According to Michael Phelps’ coach, Bob Bowman, Phelps spends over two hours per day envisioning success prior to major meets. Bowman explained, “For months before a race Michael gets into a relaxed state. [...] He sees himself winning. He smells the air, tastes the water, hears the sounds, sees the clock.” Michael Phelps is not the only champion who has used this type of mental training. LeBron James, four time NBA most valuable player, had the Cavalier’s staff make a 10 minute highlight reel of him sinking three point shots that he watched every night before falling asleep.
These superstars are practicing a preparation technique called visualization. Visualization is the practice of envisioning a desired outcome by actively preparing your mind, the subconscious specifically, for what is to come.
The subconscious is the “auto-pilot” side of your brain. It is the bulk of the iceberg beneath the water that takes care of your basic life functions, your fight or flight responses, and your learned behaviors and habits. In fact, 95% of brain activity occurs at the subconscious level. While your conscious mind feels like it’s in the driver’s seat, your subconscious mind has a much larger influence over your behavior and thoughts.
Fortunately, you have the ability to use your conscious brain to reprogram your subconscious and change your thoughts, perspectives, and habits. By actively feeding your subconscious with positive thoughts and emotions, you can rewire your subconscious brain to better achieve your goals. This is where visualization practice comes in.
Whether you realize it or not, your brain is constantly visualizing. What most people do not realize is that we have control over these visualizations and can use them to our benefit.
If you have never practiced visualization before, it can seem a bit daunting. In the remainder of this post, I will explain how to perform a simple visualization process for weightlifting. For this example, we will visualize a max snatch attempt. This can, however, be applied to other sports and major life events.
As with any new skill, it’s best to start with the basics. Find a quiet time and space where you can be alone and feel relaxed. A few easy options include in bed upon waking, before falling asleep, or in the shower or bath. Start by comfortably positioning your body, and closing your eyes. Take 5 to 10 deep breaths, and let go of any emotions or thoughts fighting for your attention.
Next, set the scene of where you will be executing your lift. What do you see? Smell? Feel? Hear? Imagine the gym—the way the platform looks, how the barbell is loaded, the people around you, the music playing on the speakers, even the smells of the gym (we’re going for realistic, not idealistic).
Once you’ve awakened all your senses, turn inwards. It’s game day— you’re nervous. Maybe you feel your blood pumping, hands shaking, adrenaline pulsing. Or perhaps you feel excited, happy that the day has finally come to show off all your hard work. The feelings you create during your visualization practice will become the ones you feel when you execute your lifts.

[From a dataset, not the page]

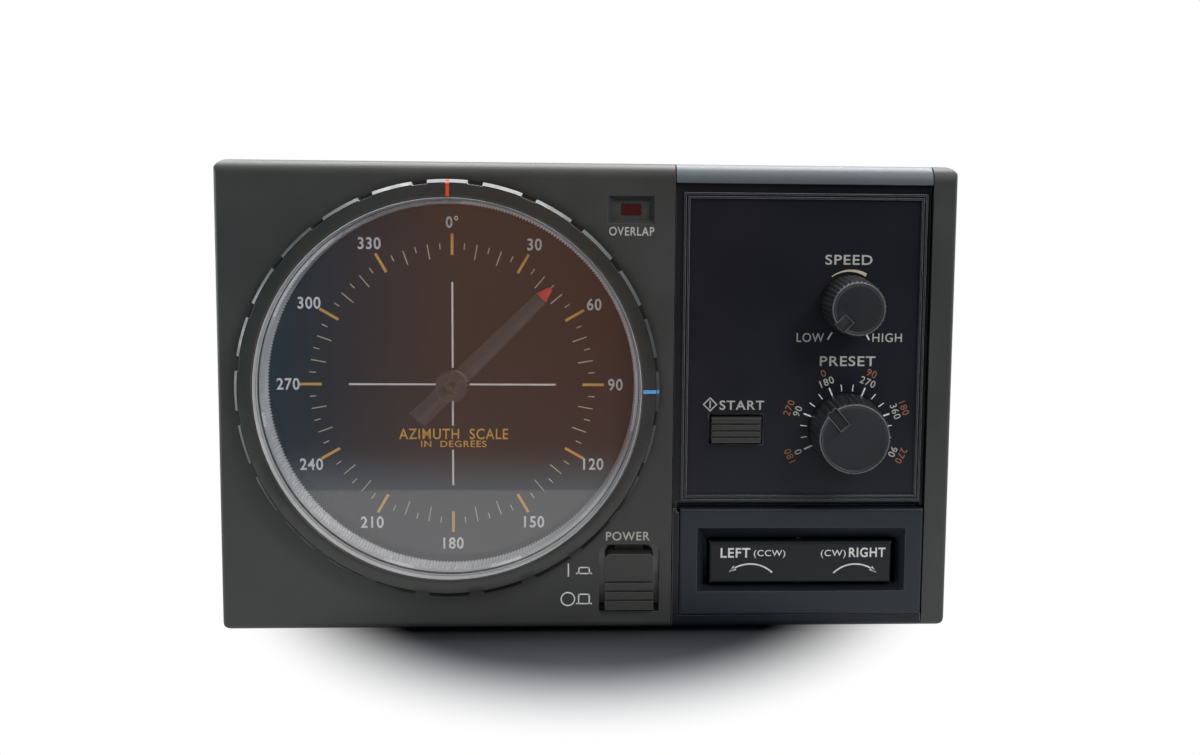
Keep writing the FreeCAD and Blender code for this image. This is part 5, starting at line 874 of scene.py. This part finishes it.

Next, go through the motions of your max out session, continuing to tune into the senses and your body. Feel your hands in the chalk bucket, the way your body moves through your setup routine, and how your breathing changes as you approach the bar. Hear the cues you tell yourself as you bend down to grab the barbell and the words of encouragement from your coach or teammates. Feel the knurling of the bar between your hands, your core bracing, your legs pushing the ground away from you, and the weight of the bar as it disconnects from the floor. Slow the movement down in your mind. Feel the bar pass your knees and your lats tighten to keep it close. Feel your ankles, knees and hips extend. Hear the bar making contact with your hips. Feel yourself pulling under the bar, bracing to catch, and your feet landing perfectly under your hips. Feel the emotions of hitting a new PR. And smile as you stand up feeling accomplished and confident.
Repeat this again, each time getting slightly more detailed, adding to the senses and emotions as you progress. If you get side tracked or your thoughts become negative (this will happen), rewind and start over. This is your film, and you are the director.
Practice this every day. Figure out what works best for you, and make your own version. Maybe you like to meditate first. Maybe you prefer seeing yourself from the outside. Maybe you find it helpful to be active during your practice--mimicking your breathing patterns, reciting the words you tell yourself before a lift, going through your body’s movements, even getting your heart rate up. The most important part is to make your practice feel as realistic as possible, so that when the day comes to perform, it’s like you have already been there.
With repeated practice, you are feeding your subconscious with images and feelings of achievement. It may seem excessive to go into this level of detail, but it’s what’s required to rewire your subconscious. You’re creating optimistic thought patterns and shaping the way your body responds to stressful situations.
Visualization practice allows you to replace negative thoughts about your capabilities and prospects with visions of success. It allows you to write your own script, choose your outlook, and create the outcome. Visualization is anticipating the unknown and preparing your response. It’s actively seeing yourself succeed. Again and again. So when game day comes, you’re simply pressing play on the movie you’ve already directed.